DATA ROWS:
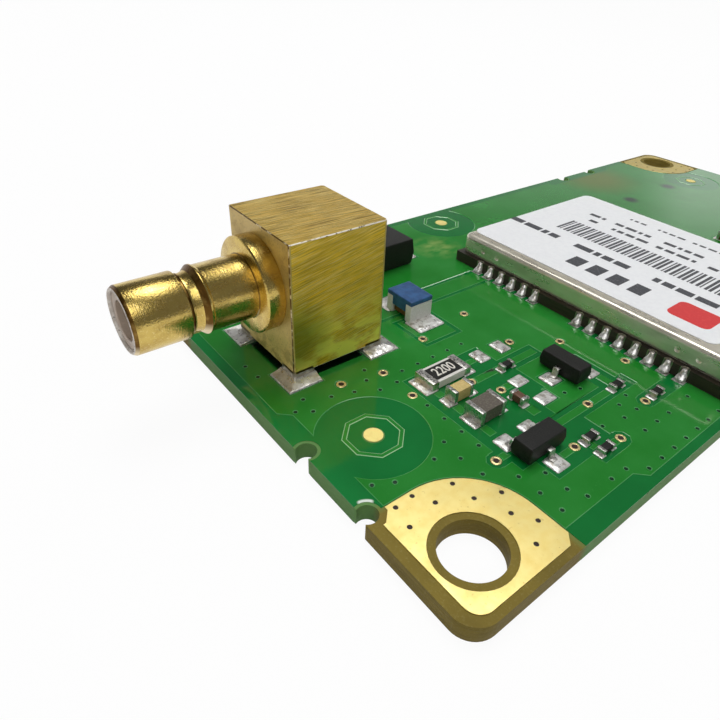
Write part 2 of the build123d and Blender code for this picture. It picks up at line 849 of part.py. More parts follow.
# Choke: a ceramic bobbin with a foot at each end
choke_plane = Plane((*place(*choke_place), copper_top))
choke_waist = choke_length - 2 * choke_foot
choke_core_top = choke_height - choke_cap_height
with BuildPart() as choke_core:
    with BuildSketch(choke_plane):
        Rectangle(choke_width, choke_length)
    extrude(amount=choke_core_top)
    waist_width = choke_width - 2 * choke_neck_inset
    waist_height = choke_core_top - 2 * choke_neck_drop
    with BuildSketch(choke_plane):
        Rectangle(choke_width, choke_waist)
    extrude(amount=choke_core_top, mode=Mode.SUBTRACT)
    with BuildSketch(choke_plane.offset(choke_neck_drop)):
        Rectangle(waist_width, choke_waist)
    extrude(amount=waist_height)

# Its copper winding: turns side by side round the waist
turn_pitch = 2 * wire_radius + wire_gap
turn_count = int((choke_waist - wire_gap) / turn_pitch)
with BuildPart() as choke_winding:
    for turn in range(turn_count):
        turn_y = (turn - (turn_count - 1) / 2) * turn_pitch
        turn_origin = choke_plane.origin + Vector(0, turn_y, choke_core_top / 2)
        with BuildSketch(Plane(turn_origin, x_dir=(1, 0, 0), z_dir=(0, -1, 0))):
            Rectangle(waist_width + 4 * wire_radius, waist_height + 4 * wire_radius)
            Rectangle(waist_width, waist_height, mode=Mode.SUBTRACT)
        extrude(amount=wire_radius, both=True)

# Its moulded cap, with a skirt down the left side of the winding
with BuildPart() as choke_cap:
    with BuildSketch(choke_plane.offset(choke_core_top)):
        Rectangle(choke_width, choke_length)
    extrude(amount=choke_cap_height)
    with BuildSketch(choke_plane.offset(choke_core_top)):
        with Locations(((choke_skirt_wall - choke_width) / 2, 0)):
            Rectangle(choke_skirt_wall, choke_waist)
    extrude(amount=-choke_skirt_drop)


def chip_core(chip):
    """The ceramic body of a two-ended chip, inside its caps by the thickness of their skin."""
    with Locations(Location((*place(*chip.place), copper_top + chip_skin), (0, 0, chip.turn))):
        Box(
            chip.length - 2 * chip_skin,
            chip.width - 2 * chip_skin,
            chip.height - 2 * chip_skin,
            align=seated,
        )


def chip_ends(chip):
    """The two metal caps over a chip's ends."""
    offset = chip.length / 2 - chip.end / 2
    with Locations(Location((*place(*chip.place), copper_top), (0, 0, chip.turn))):
        with Locations((-offset, 0), (offset, 0)):
            Box(chip.end, chip.width, chip.height, align=seated)
    with Locations(Location((*place(*chip.place), copper_top + chip_skin), (0, 0, chip.turn))):
        Box(
            chip.length - 2 * chip_skin,
            chip.width - 2 * chip_skin,
            chip.height - 2 * chip_skin,
            align=seated,
            mode=Mode.SUBTRACT,
        )


# Large resistor: ceramic body and its two caps
with BuildPart() as resistor_body:
    chip_core(resistor)

with BuildPart() as resistor_ends:
    chip_ends(resistor)

# Black coat over the resistor's film, between its end caps
with BuildPart() as resistor_coat:
    with BuildSketch(Plane((*place(*resistor.place), copper_top + resistor.height - chip_skin))):
        Rectangle(resistor.length - 2 * resistor.end, coat_width)
    extrude(amount=coat_thickness)

# Capacitors and small resistors, each kind's bodies and caps
with BuildPart() as tan_capacitor_body:
    chip_core(tan_capacitor)

with BuildPart() as tan_capacitor_ends:
    chip_ends(tan_capacitor)

with BuildPart() as grey_capacitor_body:
    chip_core(grey_capacitor)

with BuildPart() as grey_capacitor_ends:
    chip_ends(grey_capacitor)

with BuildPart() as brown_capacitor_bodies:
    chip_core(brown_capacitor)
    chip_core(supply_capacitor)

with BuildPart() as small_resistor_bodies:
    for chip in small_resistors:
        chip_core(chip)

with BuildPart() as small_chip_ends:
    for chip in [brown_capacitor, supply_capacitor, *small_resistors]:
        chip_ends(chip)

# Transistors: moulded bodies, drafted up and down from the parting line at their leads
with BuildPart() as transistor_bodies:
    for x, y, turn in transistor_places:
        body_plane = Plane((*place(x, y), copper_top)).rotated((0, 0, turn))
        with BuildSketch(body_plane.offset(lead_height)):
            Rectangle(transistor_width, transistor_length)
        extrude(amount=transistor_height + transistor_lift - lead_height, taper=transistor_draft)
        with BuildSketch(body_plane.offset(lead_height)):
            Rectangle(transistor_width, transistor_length)
        extrude(amount=transistor_lift - lead_height, taper=transistor_draft)

# Their leads: one on one side, two on the other
with BuildPart() as transistor_leads:
    for x, y, turn in transistor_places:
        middle = Plane((*place(x, y), copper_top)).rotated((0, 0, turn))
        for side, offset in ((-1, 0), (1, lead_pitch / 2), (1, -lead_pitch / 2)):
            origin = middle.origin + middle.y_dir * offset
            bent_lead(
                Plane(origin, x_dir=middle.x_dir * side, z_dir=middle.y_dir * -side),
                transistor_width / 2,
                lead_shoulder,
                lead_slope,
                transistor_width / 2 + lead_reach,
                lead_height,
                lead_thickness,
                lead_width,
            )

# Host connector: a moulded carrier and its bent pins, at the end that the view cuts off
host_plane = Plane((*place(*host_place), copper_top))
host_body_width = host_rows * host_pitch
with BuildPart() as host_connector_body:
    with BuildSketch(host_plane.offset(host_lift)):
        Rectangle(host_body_length, host_body_width)
    extrude(amount=host_body_height)
    with BuildSketch(host_plane.offset(host_lift)):
        with GridLocations(host_pitch, host_pitch, host_columns, host_rows):
            Rectangle(host_pin_size, host_pin_size)
    extrude(amount=host_body_height, mode=Mode.SUBTRACT)

with BuildPart() as host_connector_pins:
    half = host_pin_size / 2
    for side in (-1, 1):
        for row in range(host_rows):
            origin = host_plane.origin + Vector(0, (row - (host_rows - 1) / 2) * host_pitch, 0)
            with BuildSketch(Plane(origin, x_dir=(side, 0, 0), z_dir=(0, -side, 0))):
                with BuildLine():
                    Polyline(
                        (host_pitch / 2, host_pin_top), (host_pitch / 2, half), (host_pin_reach, half)
                    )
                trace(line_width=host_pin_size)
            extrude(amount=half, both=True)

# Every piece, named and written out
pieces = {
    "circuit_board": circuit_board,
    "covered_copper": covered_copper,
    "corner_ground_pads": corner_ground_pads,
    "locating_dots": locating_dots,
    "via_rings": via_rings,
    "small_part_lands": small_part_lands,
    "connector_lands": connector_lands,
    "module_lands": module_lands,
    "connector_block": connector_block,
    "connector_barrel": connector_barrel,
    "connector_insulator": connector_insulator,
    "connector_stem_insulator": connector_stem_insulator,
    "connector_centre_pin": connector_centre_pin,
    "connector_rear_cap": connector_rear_cap,
    "connector_solder": connector_solder,
    "receiver_substrate": receiver_substrate,
    "receiver_terminals": receiver_terminals,
    "receiver_solder": receiver_solder,
    "shield_frame": shield_frame,
    "shield_lid": shield_lid,
    "receiver_label": receiver_label,
    "receiver_chip": receiver_chip_package,
    "antenna_filter": antenna_filter_package,
    "signal_amplifier": signal_amplifier_package,
    "reference_crystal": reference_crystal_can,
    "clock_crystal": clock_crystal_can,
    "memory_chip": memory_chip_package,
    "inner_capacitors": inner_chip_capacitors,
    "surge_diode_body": surge_diode_body,
    "surge_diode_leads": surge_diode_leads,
    "choke_core": choke_core,
    "choke_winding": choke_winding,
    "choke_cap": choke_cap,
    "resistor_body": resistor_body,
    "resistor_ends": resistor_ends,
    "resistor_coat": resistor_coat,
    "tan_capacitor_body": tan_capacitor_body,
    "tan_capacitor_ends": tan_capacitor_ends,
    "grey_capacitor_body": grey_capacitor_body,
    "grey_capacitor_ends": grey_capacitor_ends,
    "brown_capacitor_bodies": brown_capacitor_bodies,
    "small_resistor_bodies": small_resistor_bodies,
    "small_chip_ends": small_chip_ends,
    "transistor_bodies": transistor_bodies,
    "transistor_leads": transistor_leads,
    "host_connector_body": host_connector_body,
    "host_connector_pins": host_connector_pins,
}
for label, piece in pieces.items():
    piece.part.label = label
    export_step(piece.part, f"parts/{label}.step")
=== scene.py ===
import json
import math

import bpy
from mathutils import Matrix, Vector

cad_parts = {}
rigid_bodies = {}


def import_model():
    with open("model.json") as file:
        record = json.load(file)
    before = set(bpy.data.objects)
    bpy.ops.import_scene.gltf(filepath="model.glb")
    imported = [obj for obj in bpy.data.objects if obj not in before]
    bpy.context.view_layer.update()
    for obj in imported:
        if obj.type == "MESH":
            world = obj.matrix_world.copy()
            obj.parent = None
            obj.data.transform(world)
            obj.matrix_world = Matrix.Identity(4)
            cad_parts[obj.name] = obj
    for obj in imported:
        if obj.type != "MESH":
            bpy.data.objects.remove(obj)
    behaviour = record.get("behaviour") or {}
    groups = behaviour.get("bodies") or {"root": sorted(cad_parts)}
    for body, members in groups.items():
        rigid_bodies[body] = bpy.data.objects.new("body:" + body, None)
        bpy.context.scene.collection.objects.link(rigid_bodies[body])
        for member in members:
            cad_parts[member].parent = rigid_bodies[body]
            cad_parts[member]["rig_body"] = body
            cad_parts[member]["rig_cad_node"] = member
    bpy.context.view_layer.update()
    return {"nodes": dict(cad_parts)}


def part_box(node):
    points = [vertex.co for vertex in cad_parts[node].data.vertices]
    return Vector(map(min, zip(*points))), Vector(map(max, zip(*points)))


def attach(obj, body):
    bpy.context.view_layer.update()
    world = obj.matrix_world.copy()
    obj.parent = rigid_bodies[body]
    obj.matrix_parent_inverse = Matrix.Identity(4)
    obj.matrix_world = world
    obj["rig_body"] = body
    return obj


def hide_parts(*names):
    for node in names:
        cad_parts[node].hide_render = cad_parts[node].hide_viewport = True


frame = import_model()

# Board: one sheet of glass-fibre laminate, milled to shape and drilled at its corners. It was
# broken out of its panel at two tabs, each of which leaves two half-open holes and a rough edge
# between them.
mm = 0.001
hair = mm / 1000
slack = 0.001
board_low, board_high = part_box("circuit_board")
board_length, board_width, board_top = (board_high - board_low) / mm
board_corner = 1.3
board_rim = 0.03
film = 0.02
hole_radius = 1.6
hole_inset = 2.87
tab_hole_radius = 0.55
tab_hole_inset = 0.4
tab_recess = 0.16
tab_pitch = 4.95
left_tab_y = 9.525
far_tab_x = 49.675
mouth_round = 0.22
through = 3.0


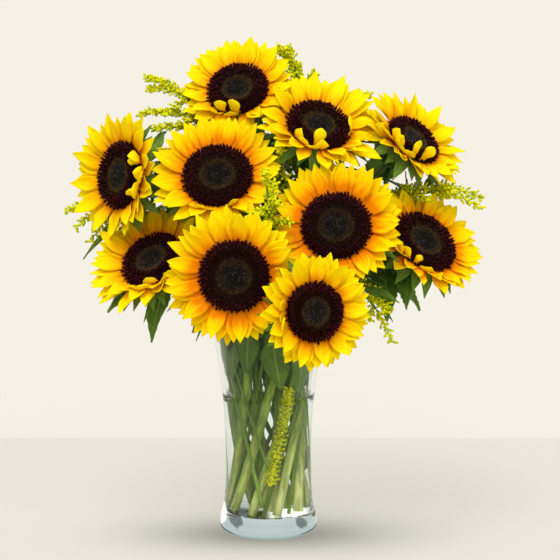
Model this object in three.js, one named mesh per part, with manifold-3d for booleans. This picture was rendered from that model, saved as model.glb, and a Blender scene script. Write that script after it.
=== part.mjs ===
// Ten cut sunflowers and sprays of goldenrod standing in a flared glass vase of water.
// Millimetres, +Z up, the origin at the middle of the vase's foot, and -Y towards the viewer.
import * as THREE from "three";
import { mergeVertices } from "three/addons/utils/BufferGeometryUtils.js";
import Module from "manifold-3d";

const wasm = await Module();
wasm.setup();

const DEGREE = Math.PI / 180;
const TURN = 2 * Math.PI;
// Pieces that touch keep this gap, and pieces that pass each other at least the other one
const GAP = 0.3;
const CLEAR = 0.25;

// The vase: glass thickness, the height of the floor inside it and of the water, and its mesh's facets
const VASE = { glass: 3.5, floor: 20, water: 140, sides: 28, steps: 6 };
// Radius and height of the corners of its foot, and of points on the outside of its wall
const VASE_FOOT = [
  [44, 0],
  [47.8, 1.6],
];
const VASE_WALL = [
  [48.8, 9],
  [47.2, 17],
  [44.2, 31],
  [42.7, 62],
  [43.4, 105],
  [47, 148],
  [53.2, 190],
  [60, 225],
];

// The stems stand in the vase as a twisted sheaf: each runs straight from its slot in the mouth down to a foot
// that lies turned clockwise from it. Height of the slots and feet, radius of each ring of slots and feet, and
// the turn in degrees
const SHEAF = { mouth: 225, foot: VASE.floor + GAP };
const RINGS = {
  outer: { top: 49, bottom: 30, turn: 100 },
  inner: { top: 17, bottom: 14, turn: 100 },
  front: { top: 48, bottom: 34, turn: 55 },
};

// Each sunflower: the middle of its disc, the way it faces (degrees to the right of the viewer, and upwards),
// the radius of its disc, how far its petals reach, its stem's ring and slot, how far the stem runs on behind
// the head and above the mouth before it bends, and the ways round the head, in degrees from its right, at
// which petals curl over the disc
const SUNFLOWERS = [
  { at: [-29, -5, 439], faces: [-12, 41], disc: 30, reach: 54, ring: "outer", slot: 115, bend: [60, 110], curled: [245, 285] },
  { at: [48, -40, 406], faces: [19, 49], disc: 31.5, reach: 58, ring: "outer", slot: 70, bend: [60, 100], curled: [262, 345] },
  { at: [139, -15, 390], faces: [49, 43], disc: 28, reach: 54, ring: "outer", slot: 25, bend: [60, 90], curled: [215, 245] },
  { at: [-139, -40, 360], faces: [-50, 10], disc: 32.5, reach: 58, ring: "outer", slot: 160, bend: [60, 80], curled: [15, 320] },
  { at: [-47, -75, 362], faces: [-5, 37], disc: 33.5, reach: 59, ring: "inner", slot: 200, bend: [50, 80], curled: [] },
  { at: [64, -100, 318], faces: [-5, 26], disc: 33, reach: 60, ring: "inner", slot: 20, bend: [60, 60], curled: [] },
  { at: [-109, -65, 280], faces: [-33, 44], disc: 31, reach: 56, ring: "outer", slot: 205, bend: [18, 50], curled: [] },
  { at: [-30, -135, 277], faces: [-7, 5], disc: 33, reach: 60, ring: "outer", slot: 250, bend: [50, 60], curled: [] },
  { at: [42, -155, 247], faces: [22, 7], disc: 27.5, reach: 51, ring: "outer", slot: 295, bend: [70, 60], curled: [165, 195] },
  { at: [149, -45, 295], faces: [38, 41], disc: 34, reach: 58, ring: "outer", slot: 340, bend: [50, 80], curled: [225] },
];

// One head: petals in a front and a back row, which leave the rim of the head's plate by turns. Angles are in
// degrees and lengths are shares of the petals' reach
const PETALS = 26;
const PETAL = { root: 1.2, blade: 0.9, width: 15, waist: 0.5, dish: 1.3, slant: 10, twist: 22 };
const FRONT_ROW = { tilt: 24, tiltSpread: 12, curl: -16, curlSpread: 20, length: 1.03 };
const BACK_ROW = { tilt: 3, tiltSpread: 7, curl: -12, curlSpread: 14, length: 1.09 };
const CURLED = { tilt: 70, curl: 84, length: 1.02 };
// Further tilt, and share of its length, that a petal is tried at in turn until it is clear of its neighbours
const FRONT_TRIES = [[0, 1], [8, 1], [16, 1], [-8, 1], [26, 1], [38, 1], [50, 0.9], [0, 0.75], [20, 0.6], [45, 0.6], [60, 0.5]];
const BACK_TRIES = [[0, 1], [-8, 1], [-16, 1], [6, 1], [-26, 1], [-38, 0.9], [0, 0.75], [-16, 0.6], [-45, 0.6], [-60, 0.5]];

// The disc of florets behind a raised outer band, and the green cup and bracts behind a head
const DISC = { inset: 1.2, sectors: 18, rings: [0.2, 0.42, 0.62, 0.8, 0.94], height: 5, band: 3, bandAt: 0.8, relief: 0.7 };
const CUP = { sides: 10, drop: 1.8, waistShare: 0.62, waist: 11, depth: 21, neck: 6.6 };
const BRACT = { length: 27, width: 13, blade: 0.9, tilt: -26, spread: 12, waist: 0.4 };
const BRACT_TRIES = [[0, 1], [12, 1], [-14, 1], [-28, 1], [-40, 1], [0, 0.7], [-20, 0.7], [-40, 0.7], [-60, 0.6]];
const STEM = { sides: 6, neck: 6.4, radius: 5.2, steps: 7 };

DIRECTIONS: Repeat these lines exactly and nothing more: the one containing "for label, piece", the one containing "obj.matrix_parent_inverse = Matrix.Identity(4)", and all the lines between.

EXERCISE RESPONSE:
for label, piece in pieces.items():
    piece.part.label = label
    export_step(piece.part, f"parts/{label}.step")
=== scene.py ===
import json
import math

import bpy
from mathutils import Matrix, Vector

cad_parts = {}
rigid_bodies = {}


def import_model():
    with open("model.json") as file:
        record = json.load(file)
    before = set(bpy.data.objects)
    bpy.ops.import_scene.gltf(filepath="model.glb")
    imported = [obj for obj in bpy.data.objects if obj not in before]
    bpy.context.view_layer.update()
    for obj in imported:
        if obj.type == "MESH":
            world = obj.matrix_world.copy()
            obj.parent = None
            obj.data.transform(world)
            obj.matrix_world = Matrix.Identity(4)
            cad_parts[obj.name] = obj
    for obj in imported:
        if obj.type != "MESH":
            bpy.data.objects.remove(obj)
    behaviour = record.get("behaviour") or {}
    groups = behaviour.get("bodies") or {"root": sorted(cad_parts)}
    for body, members in groups.items():
        rigid_bodies[body] = bpy.data.objects.new("body:" + body, None)
        bpy.context.scene.collection.objects.link(rigid_bodies[body])
        for member in members:
            cad_parts[member].parent = rigid_bodies[body]
            cad_parts[member]["rig_body"] = body
            cad_parts[member]["rig_cad_node"] = member
    bpy.context.view_layer.update()
    return {"nodes": dict(cad_parts)}


def part_box(node):
    points = [vertex.co for vertex in cad_parts[node].data.vertices]
    return Vector(map(min, zip(*points))), Vector(map(max, zip(*points)))


def attach(obj, body):
    bpy.context.view_layer.update()
    world = obj.matrix_world.copy()
    obj.parent = rigid_bodies[body]
    obj.matrix_parent_inverse = Matrix.Identity(4)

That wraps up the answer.